We leveraged a 44-y population study of Neotropical understory birds from a protected forest reserve in central Panama to document widespread and severe declines in bird abundance. Our findings provide evidence that tropical bird populations may be undergoing systematic declines, even in relatively intact forests. The implications of these findings are that biodiversity baselines may be shifting over time, and large tracts of tropical forest may not be sufficient for maintaining stable bird populations. Our study highlights the importance of long-term monitoring for detecting cryptic losses in biodiversity and motivates the need for future work drilling down to the underlying mechanisms to understand and mitigate future declines.

Abstract

Long-term studies on the population dynamics of tropical resident birds are few, and it remains poorly understood how their populations have fared in recent decades. Here, we analyzed a 44-y population study of a Neotropical understory bird assemblage from a protected forest reserve in central Panama to determine if and how populations have changed from 1977 to 2020. Using the number of birds captured in mist nets as an index of local abundance, we estimated trends over time for a diverse suite of 57 resident species that comprised a broad range of ecological and behavioral traits. Estimated abundances of 40 (∼70%) species declined over the sampling period, whereas only 2 increased.
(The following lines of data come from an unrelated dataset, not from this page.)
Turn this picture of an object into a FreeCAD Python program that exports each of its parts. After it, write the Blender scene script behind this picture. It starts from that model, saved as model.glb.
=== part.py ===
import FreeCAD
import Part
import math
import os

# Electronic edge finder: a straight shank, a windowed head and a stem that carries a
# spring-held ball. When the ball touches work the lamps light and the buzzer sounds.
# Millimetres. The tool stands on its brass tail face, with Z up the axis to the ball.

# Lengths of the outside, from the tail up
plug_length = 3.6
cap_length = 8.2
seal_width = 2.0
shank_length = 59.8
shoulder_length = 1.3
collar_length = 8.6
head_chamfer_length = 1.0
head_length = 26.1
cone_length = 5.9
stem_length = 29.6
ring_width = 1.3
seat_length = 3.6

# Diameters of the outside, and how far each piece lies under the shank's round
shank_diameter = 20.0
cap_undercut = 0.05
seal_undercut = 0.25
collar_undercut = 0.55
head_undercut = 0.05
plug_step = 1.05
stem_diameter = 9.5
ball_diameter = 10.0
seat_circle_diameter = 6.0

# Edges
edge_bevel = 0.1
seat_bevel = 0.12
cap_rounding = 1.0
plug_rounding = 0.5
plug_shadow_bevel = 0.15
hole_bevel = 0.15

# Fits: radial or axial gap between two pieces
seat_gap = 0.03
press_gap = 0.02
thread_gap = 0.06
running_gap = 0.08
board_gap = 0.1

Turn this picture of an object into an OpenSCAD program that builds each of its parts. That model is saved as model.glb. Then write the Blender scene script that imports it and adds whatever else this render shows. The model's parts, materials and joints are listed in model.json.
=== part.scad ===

Furthermore, declines were severe: 35 of the 40 declining species exhibited large proportional losses in estimated abundance, amounting to ≥50% of their initial estimated abundances. Declines were largely independent of ecology (i.e., body mass, foraging guild, or initial abundance) or phylogenetic affiliation. These widespread, severe declines are particularly alarming, given that they occurred in a relatively large (∼22,000-ha) forested area in the absence of local fragmentation or recent land-use change. Our findings provide robust evidence of tropical bird declines in intact forests and bolster a large body of literature from temperate regions suggesting that bird populations may be declining at a global scale. Identifying the ecological mechanisms underlying these declines should be an urgent conservation priority.